» Available data:

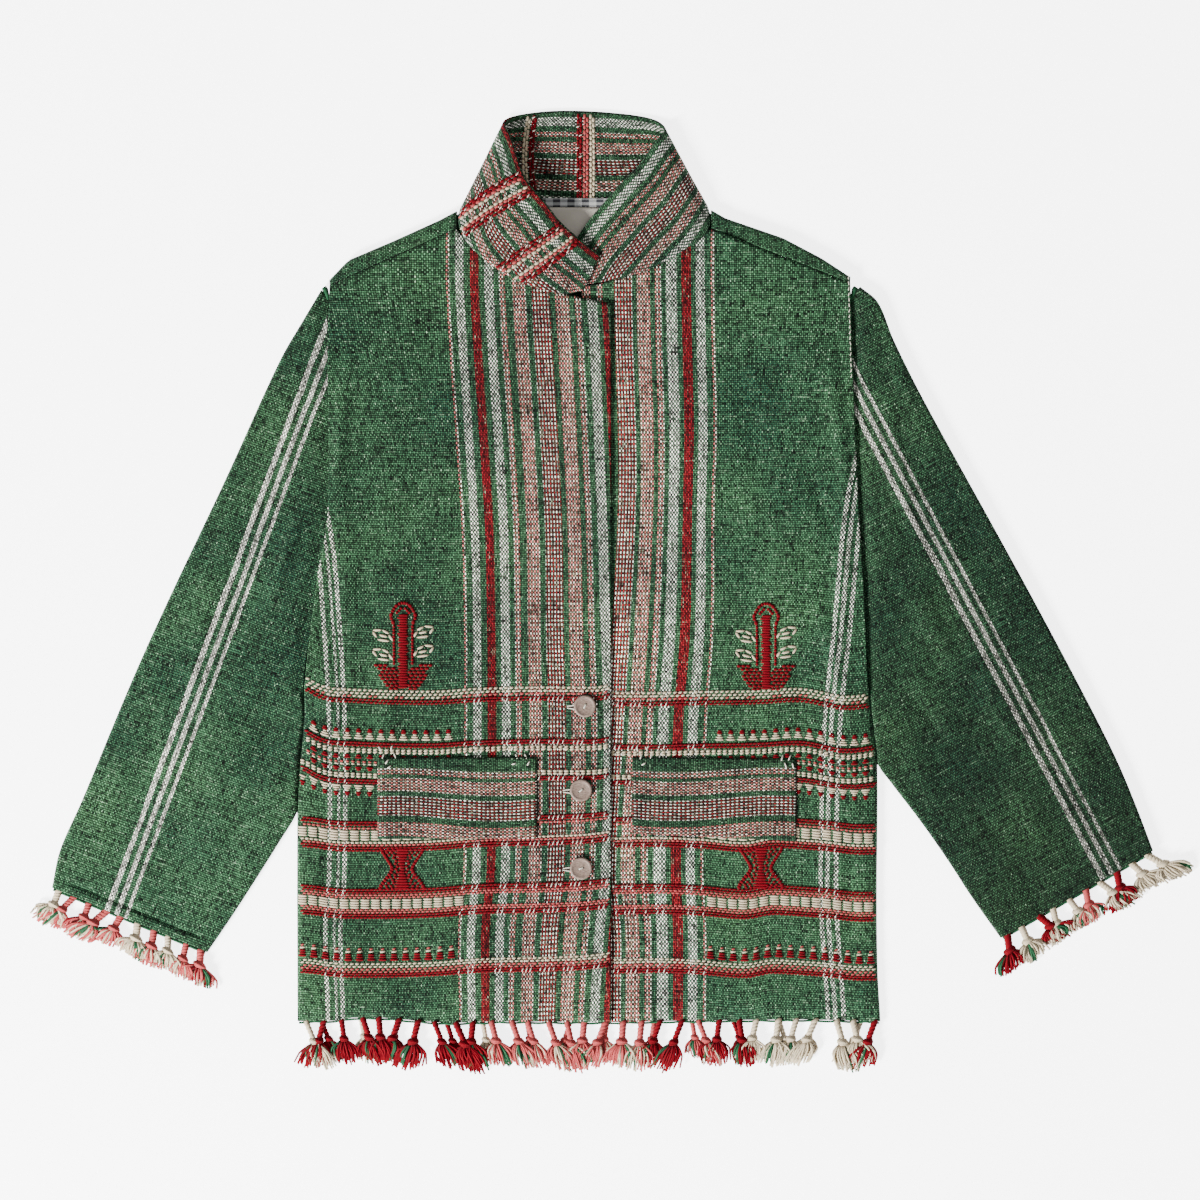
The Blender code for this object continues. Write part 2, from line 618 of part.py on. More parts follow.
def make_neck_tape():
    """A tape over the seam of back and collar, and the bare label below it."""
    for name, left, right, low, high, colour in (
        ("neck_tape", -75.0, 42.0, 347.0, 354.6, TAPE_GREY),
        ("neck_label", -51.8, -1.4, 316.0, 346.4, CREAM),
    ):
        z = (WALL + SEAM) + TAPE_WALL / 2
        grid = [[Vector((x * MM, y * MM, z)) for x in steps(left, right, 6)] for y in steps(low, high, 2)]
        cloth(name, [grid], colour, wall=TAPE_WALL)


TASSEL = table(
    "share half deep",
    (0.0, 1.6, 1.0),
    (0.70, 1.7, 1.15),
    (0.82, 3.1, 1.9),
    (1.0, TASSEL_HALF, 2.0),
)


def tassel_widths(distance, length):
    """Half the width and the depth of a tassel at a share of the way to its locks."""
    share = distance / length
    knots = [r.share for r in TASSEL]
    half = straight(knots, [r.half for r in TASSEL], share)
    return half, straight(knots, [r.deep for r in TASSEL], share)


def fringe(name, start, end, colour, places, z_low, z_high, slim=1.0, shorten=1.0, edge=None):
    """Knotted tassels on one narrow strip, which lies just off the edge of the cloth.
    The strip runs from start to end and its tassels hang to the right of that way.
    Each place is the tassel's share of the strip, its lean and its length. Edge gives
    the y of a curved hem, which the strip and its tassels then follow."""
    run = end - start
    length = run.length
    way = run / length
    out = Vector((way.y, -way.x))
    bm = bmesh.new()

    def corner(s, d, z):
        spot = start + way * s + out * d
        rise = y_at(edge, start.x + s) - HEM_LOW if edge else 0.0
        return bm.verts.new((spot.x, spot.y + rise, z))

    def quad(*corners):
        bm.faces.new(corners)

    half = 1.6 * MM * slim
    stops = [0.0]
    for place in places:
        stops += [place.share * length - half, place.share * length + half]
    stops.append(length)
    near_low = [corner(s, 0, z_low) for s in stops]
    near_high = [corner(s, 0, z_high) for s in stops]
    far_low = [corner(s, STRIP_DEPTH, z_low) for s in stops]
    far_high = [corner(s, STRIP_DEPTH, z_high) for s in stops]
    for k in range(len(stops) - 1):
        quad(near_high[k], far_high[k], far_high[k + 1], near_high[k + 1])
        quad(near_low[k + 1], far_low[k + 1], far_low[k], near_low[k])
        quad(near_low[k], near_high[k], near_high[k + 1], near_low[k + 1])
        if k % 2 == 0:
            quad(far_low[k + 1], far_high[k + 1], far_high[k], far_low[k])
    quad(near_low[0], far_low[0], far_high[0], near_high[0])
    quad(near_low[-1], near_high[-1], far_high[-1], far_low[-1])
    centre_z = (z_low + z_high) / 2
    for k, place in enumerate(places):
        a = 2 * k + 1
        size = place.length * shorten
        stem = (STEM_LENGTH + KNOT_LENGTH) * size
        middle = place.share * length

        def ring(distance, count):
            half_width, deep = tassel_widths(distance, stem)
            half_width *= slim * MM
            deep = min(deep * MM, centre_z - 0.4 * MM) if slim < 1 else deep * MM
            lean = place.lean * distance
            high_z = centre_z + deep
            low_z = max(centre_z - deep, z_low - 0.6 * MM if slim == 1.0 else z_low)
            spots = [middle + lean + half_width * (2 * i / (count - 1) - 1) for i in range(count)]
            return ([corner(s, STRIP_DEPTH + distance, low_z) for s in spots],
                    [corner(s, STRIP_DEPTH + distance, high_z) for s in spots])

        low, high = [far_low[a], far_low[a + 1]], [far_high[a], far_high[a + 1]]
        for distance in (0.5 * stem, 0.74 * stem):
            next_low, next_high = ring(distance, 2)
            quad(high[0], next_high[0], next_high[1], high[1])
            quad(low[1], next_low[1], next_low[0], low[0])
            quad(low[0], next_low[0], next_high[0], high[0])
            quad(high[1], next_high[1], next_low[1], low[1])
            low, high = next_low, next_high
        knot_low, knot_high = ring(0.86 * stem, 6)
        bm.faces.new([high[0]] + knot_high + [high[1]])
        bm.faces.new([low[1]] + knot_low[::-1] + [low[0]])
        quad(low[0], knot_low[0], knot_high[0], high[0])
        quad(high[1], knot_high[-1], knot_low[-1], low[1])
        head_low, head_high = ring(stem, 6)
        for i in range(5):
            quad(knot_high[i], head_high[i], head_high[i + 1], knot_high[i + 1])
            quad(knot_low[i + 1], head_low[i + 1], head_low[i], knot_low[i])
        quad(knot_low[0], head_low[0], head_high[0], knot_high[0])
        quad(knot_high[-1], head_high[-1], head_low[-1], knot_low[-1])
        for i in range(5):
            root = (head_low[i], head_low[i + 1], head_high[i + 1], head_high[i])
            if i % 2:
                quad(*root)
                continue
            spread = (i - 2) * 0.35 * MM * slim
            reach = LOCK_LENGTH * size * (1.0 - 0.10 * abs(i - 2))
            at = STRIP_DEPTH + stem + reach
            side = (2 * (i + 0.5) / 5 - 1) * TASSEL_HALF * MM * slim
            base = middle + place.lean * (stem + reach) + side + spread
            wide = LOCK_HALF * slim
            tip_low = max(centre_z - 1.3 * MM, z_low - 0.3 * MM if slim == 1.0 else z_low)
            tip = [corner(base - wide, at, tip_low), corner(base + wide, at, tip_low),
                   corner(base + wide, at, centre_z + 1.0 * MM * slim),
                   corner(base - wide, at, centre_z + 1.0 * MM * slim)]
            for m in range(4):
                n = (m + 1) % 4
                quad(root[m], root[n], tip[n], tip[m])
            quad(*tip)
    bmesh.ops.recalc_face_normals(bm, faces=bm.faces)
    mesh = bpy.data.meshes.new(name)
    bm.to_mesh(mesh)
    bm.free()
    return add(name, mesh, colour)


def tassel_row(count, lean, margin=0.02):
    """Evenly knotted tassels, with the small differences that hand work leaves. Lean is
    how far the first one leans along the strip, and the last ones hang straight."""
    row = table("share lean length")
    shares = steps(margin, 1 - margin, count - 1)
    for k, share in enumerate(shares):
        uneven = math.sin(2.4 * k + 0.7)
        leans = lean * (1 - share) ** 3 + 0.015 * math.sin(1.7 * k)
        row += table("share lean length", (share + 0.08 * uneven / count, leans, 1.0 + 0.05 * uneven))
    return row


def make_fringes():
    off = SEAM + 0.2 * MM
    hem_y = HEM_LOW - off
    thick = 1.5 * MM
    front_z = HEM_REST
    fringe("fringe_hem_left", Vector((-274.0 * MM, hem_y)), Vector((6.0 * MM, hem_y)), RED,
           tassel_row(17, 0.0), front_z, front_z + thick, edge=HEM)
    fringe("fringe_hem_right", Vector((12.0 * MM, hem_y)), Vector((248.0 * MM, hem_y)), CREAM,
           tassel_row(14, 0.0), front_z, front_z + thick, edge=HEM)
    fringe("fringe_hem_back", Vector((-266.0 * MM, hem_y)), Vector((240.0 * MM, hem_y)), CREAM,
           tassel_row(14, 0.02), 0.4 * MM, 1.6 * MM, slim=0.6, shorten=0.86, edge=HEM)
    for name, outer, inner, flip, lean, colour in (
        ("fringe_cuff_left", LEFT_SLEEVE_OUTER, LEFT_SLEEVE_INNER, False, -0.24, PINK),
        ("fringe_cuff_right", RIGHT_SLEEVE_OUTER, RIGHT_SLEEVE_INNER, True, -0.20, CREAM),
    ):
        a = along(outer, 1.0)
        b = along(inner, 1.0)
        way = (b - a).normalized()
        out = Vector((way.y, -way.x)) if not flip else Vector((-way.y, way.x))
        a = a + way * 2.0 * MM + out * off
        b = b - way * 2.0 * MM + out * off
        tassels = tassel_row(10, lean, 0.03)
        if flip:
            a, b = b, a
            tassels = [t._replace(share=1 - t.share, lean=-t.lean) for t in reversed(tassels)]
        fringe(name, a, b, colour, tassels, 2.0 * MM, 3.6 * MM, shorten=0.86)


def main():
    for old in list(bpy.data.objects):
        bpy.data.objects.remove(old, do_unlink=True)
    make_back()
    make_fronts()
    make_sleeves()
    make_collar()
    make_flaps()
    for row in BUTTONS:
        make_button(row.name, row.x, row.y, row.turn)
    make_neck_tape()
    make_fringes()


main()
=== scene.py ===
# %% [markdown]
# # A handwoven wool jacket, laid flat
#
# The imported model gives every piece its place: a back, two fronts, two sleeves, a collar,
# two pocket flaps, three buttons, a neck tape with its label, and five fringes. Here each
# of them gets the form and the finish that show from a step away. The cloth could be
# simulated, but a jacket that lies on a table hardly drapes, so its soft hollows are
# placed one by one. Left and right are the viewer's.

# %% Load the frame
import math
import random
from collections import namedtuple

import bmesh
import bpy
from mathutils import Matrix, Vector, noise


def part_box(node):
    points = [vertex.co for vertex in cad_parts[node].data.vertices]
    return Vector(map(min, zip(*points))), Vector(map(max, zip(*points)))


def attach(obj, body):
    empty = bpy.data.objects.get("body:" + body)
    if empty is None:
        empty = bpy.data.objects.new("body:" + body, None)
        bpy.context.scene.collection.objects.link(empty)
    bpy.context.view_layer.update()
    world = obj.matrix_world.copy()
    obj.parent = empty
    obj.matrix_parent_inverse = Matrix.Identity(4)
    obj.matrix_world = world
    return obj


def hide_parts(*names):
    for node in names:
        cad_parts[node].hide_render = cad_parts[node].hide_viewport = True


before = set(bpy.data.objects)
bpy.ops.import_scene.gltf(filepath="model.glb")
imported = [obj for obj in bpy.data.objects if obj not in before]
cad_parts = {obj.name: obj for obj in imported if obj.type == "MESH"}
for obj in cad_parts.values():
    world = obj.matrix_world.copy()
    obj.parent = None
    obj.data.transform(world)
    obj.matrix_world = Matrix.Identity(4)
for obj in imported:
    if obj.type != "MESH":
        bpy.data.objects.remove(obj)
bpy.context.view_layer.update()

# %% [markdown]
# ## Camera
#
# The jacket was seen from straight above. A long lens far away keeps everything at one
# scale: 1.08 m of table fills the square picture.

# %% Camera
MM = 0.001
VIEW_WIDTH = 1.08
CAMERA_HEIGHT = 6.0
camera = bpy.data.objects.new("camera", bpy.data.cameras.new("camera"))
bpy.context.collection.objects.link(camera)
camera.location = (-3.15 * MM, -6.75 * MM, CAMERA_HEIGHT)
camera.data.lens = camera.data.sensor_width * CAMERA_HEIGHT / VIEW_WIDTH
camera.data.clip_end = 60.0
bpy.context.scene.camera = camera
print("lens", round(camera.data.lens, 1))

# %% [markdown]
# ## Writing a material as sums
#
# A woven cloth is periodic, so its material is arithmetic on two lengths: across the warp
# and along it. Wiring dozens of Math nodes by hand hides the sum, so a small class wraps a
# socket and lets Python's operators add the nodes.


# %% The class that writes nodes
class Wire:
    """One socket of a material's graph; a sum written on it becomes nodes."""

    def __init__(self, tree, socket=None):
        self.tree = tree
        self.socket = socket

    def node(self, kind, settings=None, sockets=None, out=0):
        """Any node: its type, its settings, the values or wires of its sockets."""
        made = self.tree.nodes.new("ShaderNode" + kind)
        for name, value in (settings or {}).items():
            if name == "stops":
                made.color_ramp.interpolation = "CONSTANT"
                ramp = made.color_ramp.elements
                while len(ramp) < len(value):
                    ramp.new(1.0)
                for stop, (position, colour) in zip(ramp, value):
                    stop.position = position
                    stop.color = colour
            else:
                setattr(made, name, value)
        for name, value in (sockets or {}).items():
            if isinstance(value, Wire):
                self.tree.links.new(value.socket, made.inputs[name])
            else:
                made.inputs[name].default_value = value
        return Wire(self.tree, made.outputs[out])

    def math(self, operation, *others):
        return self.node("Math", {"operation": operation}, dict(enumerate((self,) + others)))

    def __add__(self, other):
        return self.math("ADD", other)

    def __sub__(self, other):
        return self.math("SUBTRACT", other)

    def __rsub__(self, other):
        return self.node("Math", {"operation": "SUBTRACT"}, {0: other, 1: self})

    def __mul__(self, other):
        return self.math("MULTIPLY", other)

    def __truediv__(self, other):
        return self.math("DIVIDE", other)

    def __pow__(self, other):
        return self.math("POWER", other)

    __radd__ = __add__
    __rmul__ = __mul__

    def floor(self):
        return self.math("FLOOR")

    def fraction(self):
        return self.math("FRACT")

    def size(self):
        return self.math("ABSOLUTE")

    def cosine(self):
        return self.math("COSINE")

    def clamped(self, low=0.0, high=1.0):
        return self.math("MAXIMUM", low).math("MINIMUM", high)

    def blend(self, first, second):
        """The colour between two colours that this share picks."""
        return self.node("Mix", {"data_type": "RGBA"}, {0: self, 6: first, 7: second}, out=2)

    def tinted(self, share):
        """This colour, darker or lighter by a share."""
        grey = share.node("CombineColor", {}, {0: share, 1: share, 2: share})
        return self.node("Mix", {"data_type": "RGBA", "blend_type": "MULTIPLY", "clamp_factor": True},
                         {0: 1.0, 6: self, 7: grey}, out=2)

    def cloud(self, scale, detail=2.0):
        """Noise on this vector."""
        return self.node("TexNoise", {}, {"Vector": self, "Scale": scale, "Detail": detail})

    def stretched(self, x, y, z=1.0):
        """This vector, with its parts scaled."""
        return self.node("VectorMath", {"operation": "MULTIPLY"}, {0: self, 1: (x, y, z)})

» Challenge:
Extract verbatim only those lines that run from the line with "make_flaps()" to the line with "bpy.context.scene.collection.objects.link(empty)", inclusive.

» Result for this exercise:
    make_flaps()
    for row in BUTTONS:
        make_button(row.name, row.x, row.y, row.turn)
    make_neck_tape()
    make_fringes()


main()
=== scene.py ===
# %% [markdown]
# # A handwoven wool jacket, laid flat
#
# The imported model gives every piece its place: a back, two fronts, two sleeves, a collar,
# two pocket flaps, three buttons, a neck tape with its label, and five fringes. Here each
# of them gets the form and the finish that show from a step away. The cloth could be
# simulated, but a jacket that lies on a table hardly drapes, so its soft hollows are
# placed one by one. Left and right are the viewer's.

# %% Load the frame
import math
import random
from collections import namedtuple

import bmesh
import bpy
from mathutils import Matrix, Vector, noise


def part_box(node):
    points = [vertex.co for vertex in cad_parts[node].data.vertices]
    return Vector(map(min, zip(*points))), Vector(map(max, zip(*points)))


def attach(obj, body):
    empty = bpy.data.objects.get("body:" + body)
    if empty is None:
        empty = bpy.data.objects.new("body:" + body, None)
        bpy.context.scene.collection.objects.link(empty)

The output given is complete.